Dr. HARRIS. Certainly the free enterprise system and the entrepreneur has been a very important factor in these fields. The interplay between unions, housing codes, technology, the entrepreneur, and the investment community has made it less easy for technology to be introduced in those fields than in the space field, where some of those functions were somehow taken into account and coordinated by the directors of the program. Of course, some problems that affect the application of technology to housing and community development do not apply to the field of space.

Mr. WINN. This is the point I wanted you to make.
Dr. HARRIS. Right.
Mr. Winn. Thank you very much.
Dr. HARRIS. Surely.
Mr. DADDARIO. Mr. Pettis ?
Mr. PETTIS. No questions, Mr. Chairman.
Mr. DADDARIO. Mr. Lukens?
Mr. LUKENS. No questions.

Mr. DADDARIO. Dr. Harris, the questions raised by Mr. Winn as to why there is no more R. & D. being allocated to these objectives, which he right fully refers to as among some of the biggest problems of our times, compel me to ask you why it is that you are pleased with the appointment within these new agencies of assistant secretaries for R. & D. This will inevitably lead to research and development when there certainly does exist, as you have already said, a great deal of knowledge which can be applied to these particular problems.

Since this is so and because we have discussed not just the organization of our science resources but the way in which they would be administered, managed, and directed, doesn't his line of questioning lead us to the conclusion that because we know that these are problems which we ought to overcome and because we have knowledge which could help us to vercome them and because we are not using that knowledge, they weren't probably organized to merit the challenges of our society.

Dr. HARRIS. The appointment of the people and the establishment of the positions that I have just mentioned as you know have only taken place in the last few years. Until that time we certainly were not organized correctly. We may still not be organized adequately to respond to these problems.

Mr. DADDARIO. Well, my question goes further than that. I am not particularly pleased with the idea that we have to set up a new agency and a new position within that agency to take the resources we have already available and to wait for that to be put together to be able to do something about it. If it does exist and if it is available, we ought to be able to marshal those forces without going through all of this business which it seems falls in the pattern of a tribal dance. We create new agencies with titles which appear to be aimed at accomplishing these problems, when you know very well it is going to take a long period of time to do that.

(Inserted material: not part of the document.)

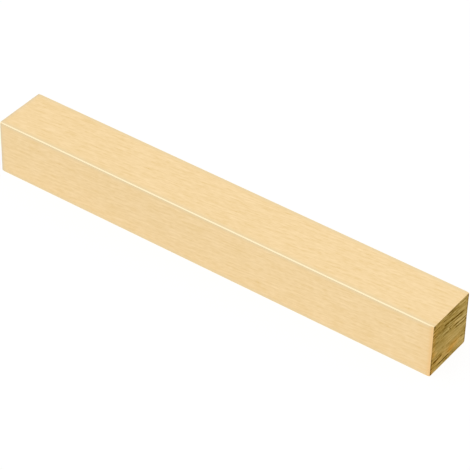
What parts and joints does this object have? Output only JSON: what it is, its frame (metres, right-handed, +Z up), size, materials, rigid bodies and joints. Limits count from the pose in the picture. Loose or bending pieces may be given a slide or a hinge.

It seems to me that leads to disorganization.


Dr. HARRIS. Let me try to respond in two different ways to your statement and your question. In one of these fields, housing and community development, for example, until there is a position of leadership that can bring a concern for science and technology into the policy councils of the relevant organizations and an understanding at the relationship of science and technology to other issues, the linkage is so remote and difficult that technology will not be given proper attention. I think the chance of forcing the technology on an agency from outside is a modest one unless there is internal receptivity. Such receptivity requires that R. & D. be recognized in the form of a staff appointment.

I don't mean to imply that by creating such a position in these agencies, however, we automatically are led to the necessity of establishing the whole range of in-house laboratories, et cetera, that normally has followed the establishment of positions of that kind in the past.

Given the responsibility and an adequate budget to insure the marshaling of available resources to attack those problems, a small central group in these agencies can draw on in-house government laboratory capability, on the universities, on industry, and

on the notfor-profit institutions of the country. Their attention can be directed toward these problems very quickly. Their experience can be of help in dealing with these sorts of problems. I respectfully suggest that unless the appropriate internal organizational changes are made in these agencies, the chance that the agency leadership will understand what science is all about and how it can help in the solution of these problems is somewhat remote.

Mr. DADDARIO. This committee recently looked at our national laboratories to see how they might turn in a more flexible way to the solution of problems of our society or at least to give some thought to these problems. Recently at MIT there was an investigation by its president, through a committee he had put together as to the relationship of MIT to society and to the two laboratories there which it manages, for the purpose of coming to some determination as to what a university ought to be doing and what laboratories of this kind can in fact do.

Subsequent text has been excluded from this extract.